Former software engineer Carol Berg never expected she could write one novel, much less fifteen. Nor did she expect to be a three-time winner of the Colorado Book Award or to hear that her books had been read on the slopes of Denali, underneath the Mediterranean Sea, and in the war zone of Iraq. And she certainly never expected to see her name in the winners’ list for the Mythopoeic Fantasy Award for Adult Literature alongside those of her literary heroes Mary Stewart, JRR Tolkien, Neil Gaiman, and Patricia McKillip. Her novels, like the quasi-Age-of-Reason double-agent, murder-mystery series called the Novels of the Collegia Magica, regularly receive starred reviews from Publishers Weekly and Kirkus Reviews, using words like compelling and superbly realized. Carol lives and writes in the foothills of the Colorado Rockies and on the internet at <www.carolberg.com>
Deborah
J. Ross: Tell
us a little about yourself. How did you come to be a writer?
Carol
Berg: I
grew up reading classics, mysteries, fantasy, science fiction, adventure
stories, and spy thrillers, but never imagined I could ever write one for
myself. Instead I majored in math, had a short stint as a teacher, had a
family, got another degree--this time in computer science—and was halfway
through a software engineering career when a fellow engineer (and good friend)
convinced me to write a series of letters “in character” so she could practice
her writing. It was so much fun, I couldn’t quit! After a number of years
writing novels just for myself, reading an article about writing now and then
and revising with the newfound knowledge, I wrote a story that was most
definitely the best thing I’d written thus far. It felt as if I’d made a huge
step forward. My friend agreed, and we stuck our toes in the publishing waters
by attending a writers conference. A year later I’d sold three books to the
publisher who’s bought them all so far.
DJR:
What
inspired your story in Lace and Blade 4?
CB:
One
of my aims when I create new heroes or heroines is to make them real people. I
want readers to believe they had a life before walking onto the canvas of my
story and will (if the story permits!) have a life when they walk off again.
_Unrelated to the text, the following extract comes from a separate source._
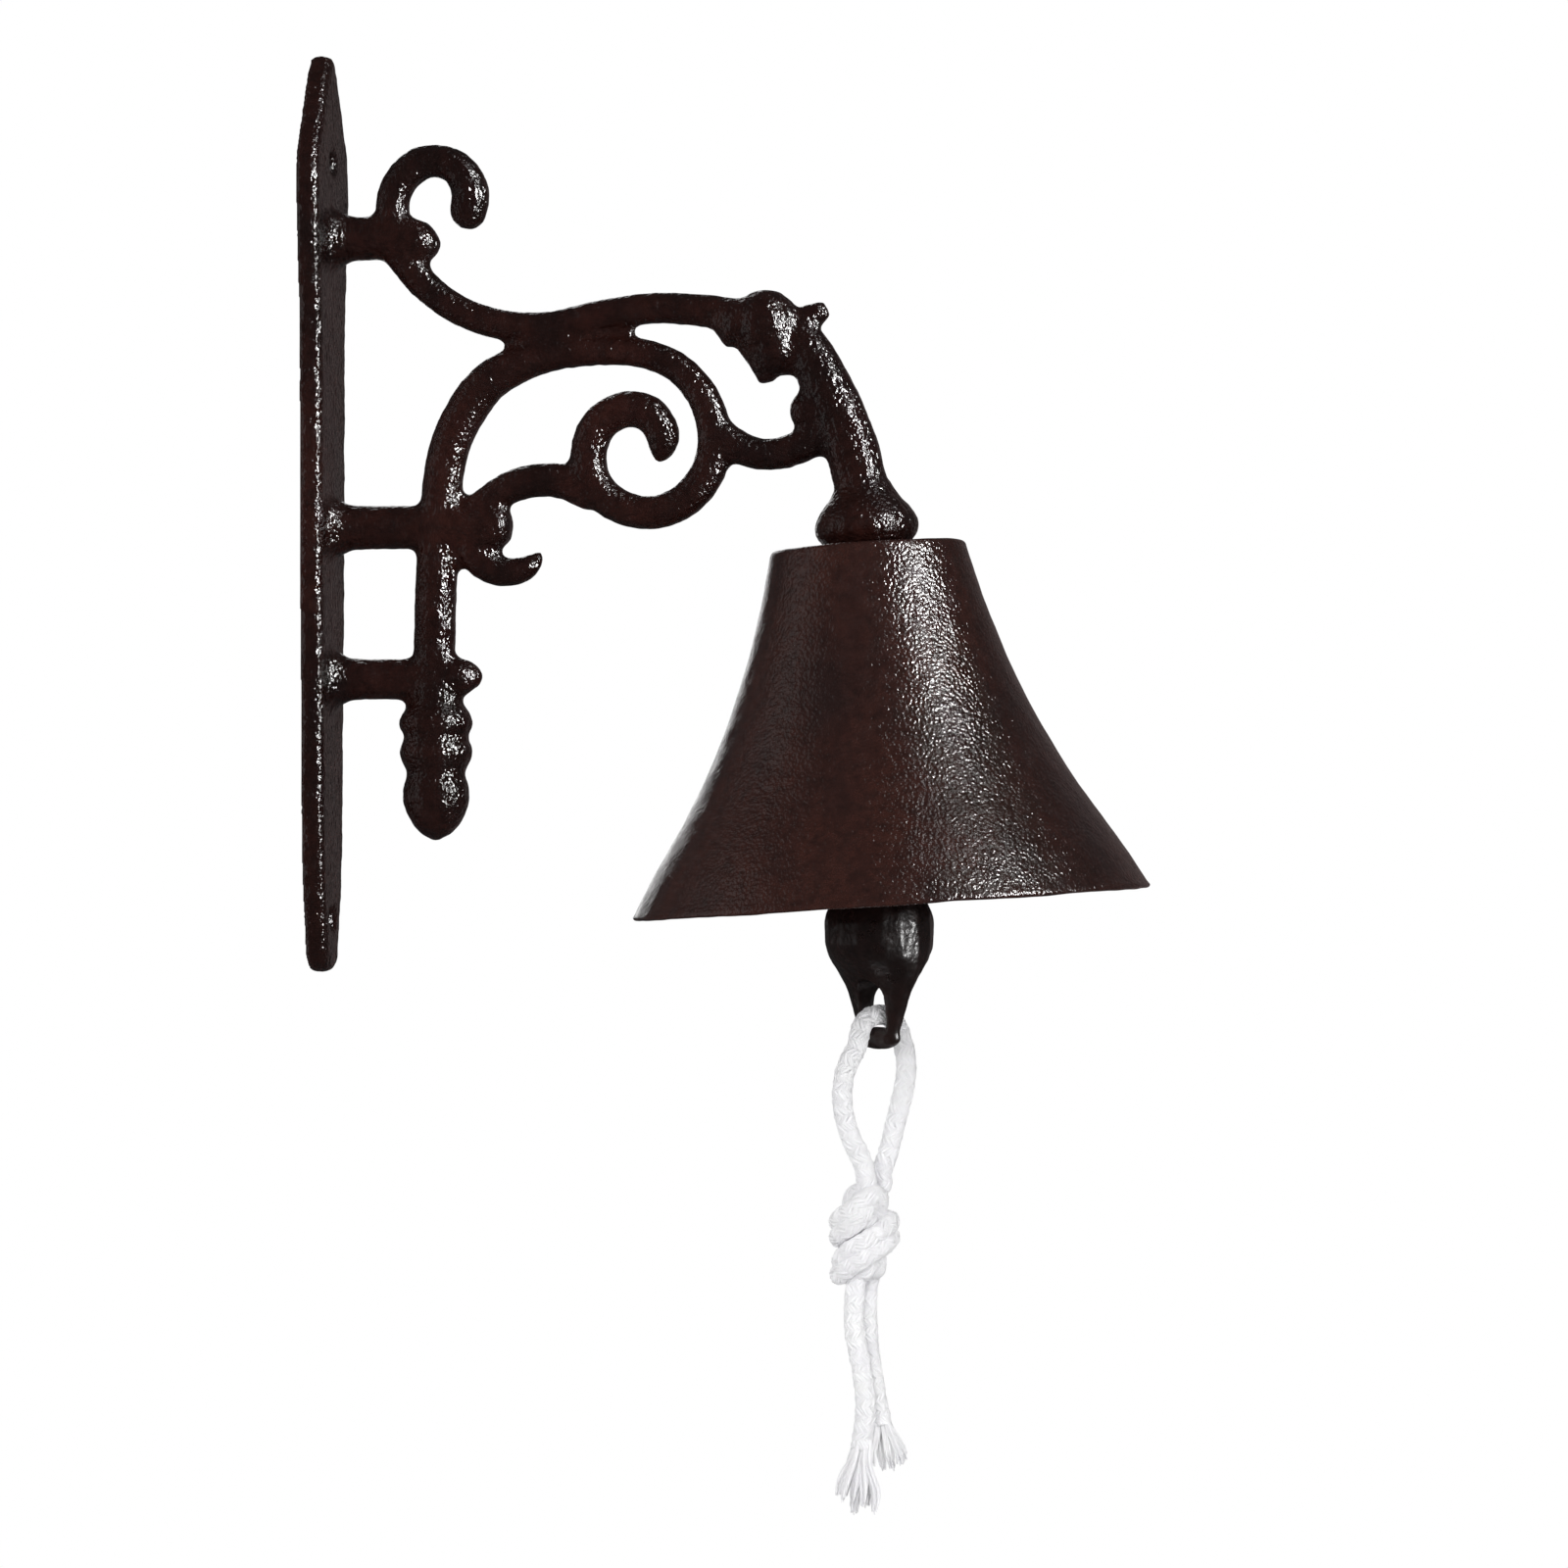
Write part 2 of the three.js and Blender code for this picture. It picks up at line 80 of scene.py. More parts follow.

But of course, after the traumas/losses/victories of the story, the nature of that
life is often irrevocably changed. Ever since my novel Song of the Beast was published, I’ve had readers asking what
became of Aidan McAllister--a scarred, broken singer of visions, who saved his
world from the scourge of dragon warfare. At the end of the story, he abandons
his friends and his hope of a normal life to lead the beasts into the wild. I
decided that it would be fun to satisfy the readers’ curiosity and mine, and so
I wrote “The Heart’s Coda. “
DJR:
What
authors have most influenced your writing? What about them do you find
inspiring?
CB:
So
many! One of the first was Mary Renault, who took the mythological hero,
Theseus, and the historical myth, Alexander the Great, and wrote them as fascinating,
flawed human beings in worlds that felt real and true. Another Mary--Mary
Stewart--showed me the epic story of Merlin and Arthur through a very human
Merlin’s personal lens. And then there’s
Ellen Kushner, who created true magic with exquisite prose and deep emotion in
her novel, Thomas the Rhymer. Alongside
these three are many mystery and thriller writers like Dick Francis and Len
Deighton who instilled a love of complex stories and exciting adventures, and
fantasy writers like Roger Zelazny and Poul Anderson who taught me the delights
of building magical worlds.
DJR:
Why
do you write what you do, and how does your work differ from others in your
genre?
CB:
Fortunately,
I’ve been able to write the stories I love to read--complex, twisty, filled
with mysteries and magic and events with big stakes. I love making my secondary
worlds intensely real, and developing characters who are as complex, twisty,
and surprising as the plot, so that one can reread the stories and discover new
pieces. I strive to create immersive fiction, where the reader feels deeply
drawn into the story action, experiencing the action along with the characters,
not just reading about it. Thus, despite portraying events that are epic in
scale, I use the very personal lens of a single narrator (or two.) I have a fondness for certain tropes of the
genre—like portals and parallel worlds, an occasional dragon , as well as the
fae and flawed heroes who are not quite sure of their place in the world. I
like to think I turn all those tropes on their heads.
DJR:
How
does your writing process work?
CB:
I’m
an organic story developer, that is I start with a character in a situation and
enough thinking about the world, cultures, and characters to put down the first
scene. The act of writing that scene gives me ideas for moving forward in plot,
characters, and world development, so that by the time I’m halfway in, I’ve got
lots of notes about what needs to happen next. Every day, I read what I wrote
the previous day, getting it right enough I can charge forward toward a climax
that, so far, has made itself apparent by the time I get there. Revision is my
friend and delight!
DJR:
What
have you written recently? What lies ahead?
CB:
My
most recent novels are the two volumes of the Sanctuary Duet: Dust and Light and Ash and Silver, the story of a sorcerer/artist whose portraits set
off a political firestorm in a war-riven kingdom, propelling him into a destiny
he had never imagined. Since I finished that series, I’ve been dabbling with
short fiction related to my existing worlds (five worlds to date). Besides “The
Heart’s Coda,” I’ve just had a Navronne story called “The Book of Rowe”
published in an anthology titled Hath No Fury. I’ve also written a novella set
in my Rai-kirah world and a short story set in my Collegia Magica world, and
hope to find a suitable home for them. Meanwhile I’m developing a new mythos
and a new cast of characters for a new long form series.
DJR:
What
advice would you give an aspiring writer?
CB:
Read,
read, read. Write, write, write. Learn the craft. Think deeply, then think
again--harder. Persist. Be proud of what you write.